Criminal Justice Program
As Staff Attorney for ALDF’s Criminal Justice Program, Lora Dunn assists prosecutors and law enforcement throughout the country on animal cruelty cases—from research and written support on motions, pleadings, and briefs to trainings and presentations.
Lora has been instrumental in expanding the Criminal Justice Program’s amicus brief work (“friend of the court” briefs), including such seminal cases as State v. Fessenden (exigency exception to the warrant requirement applies to animal victims in emergency situations), State v. Newcomb (blood draw of a lawfully seized animal as a “search” under the Oregon Constitution and Fourth Amendment), and State v. Nix (animals as crime “victims” for sentencing purposes).
Lora has also been active in pushing for stronger animal protection legislation. In 2015, Lora successfully lobbied for an ALDF bill that allows private citizens to enjoin animal cruelty crimes through Oregon’s nuisance abatement code. In 2013, Lora assisted in drafting one of Oregon’s most extensive “omnibus” animal cruelty bills that set tougher penalties and sentencing guidelines for animal abuse, strengthened Oregon’s pre-conviction forfeiture process, and added new licensing and recordkeeping requirements for animal rescues.

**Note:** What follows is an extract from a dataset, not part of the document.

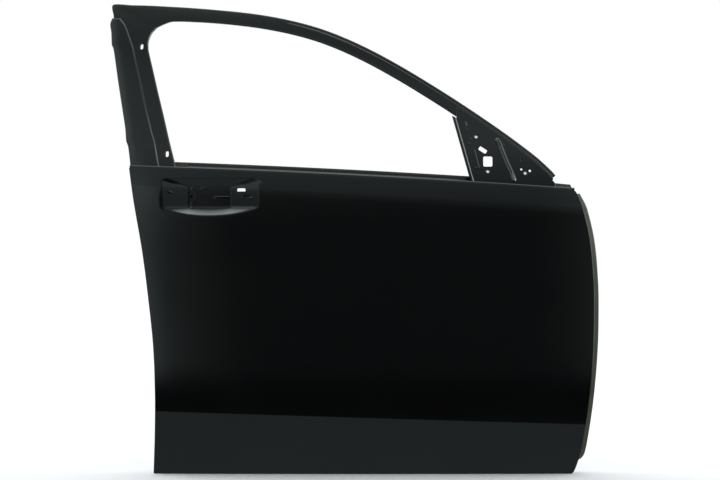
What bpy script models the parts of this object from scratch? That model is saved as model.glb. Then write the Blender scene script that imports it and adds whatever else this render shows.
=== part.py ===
"""Front right car door shell: bare, black-coated, stamped and welded sheet steel.

X points to the front of the car, Y from the outside of the door to the cabin, and Z up. The shapes are
laid out from the height of the door's lower edge, and one empty then shifts the whole door so that the
origin lies in the middle of the upper hinge face.
"""

import math

import bmesh
import bpy
from mathutils import Vector

MM = 0.001

# Sheets and fits
SKIN_SHEET = 0.8 * MM
INNER_SHEET = 0.8 * MM
FRAME_SHEET = 1.0 * MM
GUIDE_SHEET = 1.0 * MM
PLATE_SHEET = 1.6 * MM
WELD_GAP = 0.4 * MM
CURVED_GAP = 0.6 * MM

# Shape of the body side: a barrel, widest below the middle, that falls back to both ends
WIDEST_Z = 0.340
SIDE_RADIUS = 2.600
PLAN_CENTRE_X = 0.600
PLAN_RADIUS = 12.000
SHOULDER_DROP = 0.066
SHOULDER_SLOPE = 0.13
SHOULDER_BLEND = 0.020
TUCK_SLOPE = 0.16
CREASE_REAR = (0.108, 0.1555)
CREASE_FRONT = (1.169, 0.1225)

# Edges of the skin, as x at stated heights, and its belt line
REAR_EDGE = (
    (0.000, 0.1037), (0.108, 0.1079), (0.197, 0.1089), (0.315, 0.1047), (0.432, 0.0925),
    (0.550, 0.0767), (0.668, 0.0554), (0.759, 0.0414),
)
FRONT_EDGE = (
    (0.000, 1.1340), (0.006, 1.1400), (0.038, 1.1515), (0.080, 1.1608), (0.183, 1.1756), (0.306, 1.1859),
    (0.404, 1.1883), (0.476, 1.1871), (0.575, 1.1785), (0.657, 1.1601), (0.689, 1.1478), (0.705, 1.1373),
)
BELT_REAR = (0.041, 0.7610)
BELT_FRONT = (1.137, 0.7048)
BELT_CROWN = 5.0 * MM
BELT_MIDDLE_Z = (BELT_REAR[1] + BELT_FRONT[1]) / 2

# Grid of the skin: (start, end, cells) along its length and up its height, as shares
CREASE_ROW = 0.20
SKIN_COLUMN_CELLS = ((0.0, 0.064, 2), (0.064, 0.290, 13), (0.290, 0.900, 6), (0.900, 1.0, 3))
SKIN_ROW_CELLS = (
    (0.0, 0.0155, 2), (0.0155, CREASE_ROW, 2), (CREASE_ROW, 0.800, 7), (0.800, 0.955, 10), (0.955, 1.0, 2),
)

# Hem and belt folds of the skin
HEM_WIDTH = 9.0 * MM
HEM_HEIGHT = 2 * SKIN_SHEET + INNER_SHEET + 2 * WELD_GAP
BELT_FOLD_DEPTH = 7.0 * MM
BELT_FOLD_DROP = 14.0 * MM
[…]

Lora is an adjunct professor at Lewis and Clark Law School, where she teaches the Crimes Against Animals course. An L&C alum, she focused on animal and environmental law and received the Dean’s Scholarship for Excellence. Before joining ALDF, Lora was an associate managing editor for Carnegie Hall and an editorial assistant for Oxford University Press in New York. An East Coast native, Lora now resides in Portland, Oregon with her husband and their rescued cat, Panther. She has been quoted in the New York Times, The Huffington Post, The Dodo, One Green Planet, and The Oregonian.
Diane Balkin is a contract attorney for ALDF’s Criminal Justice Program. She began her career as a prosecutor in the Denver District Attorney’s Office in 1979, where she has worked for the last 32 years. When she retired from the DA’s office on July 15, 2011, Diane was the Chief Deputy District Attorney (trial attorney) where she prosecuted all types of felonies (including homicides) and supervised a team of junior lawyers and support staff. Diane also served as the “animal crimes” prosecutor in her office where she demonstrated time and time again her commitment to ensuring both an effective investigation and an aggressive prosecution of every animal cruelty case within her jurisdiction.
Prior to becoming Chief Deputy, Diane served as the director of the Complex Prosecution Division where she was the legal advisor to the Denver County Statutory Grand Jury and she supervised the investigation and prosecution of crimes committed against the elderly. She has also served as the director of the Juvenile Division and the Domestic Violence Unit. Diane was appointed to the Colorado State Board of Veterinary Medicine in June 2001 and served on the Board for 8 years. She received her J.D. in 1977 from the University of Denver and is a nationally ranked lecturer on animal cruelty investigations and prosecutions with a strong emphasis on training veterinarians.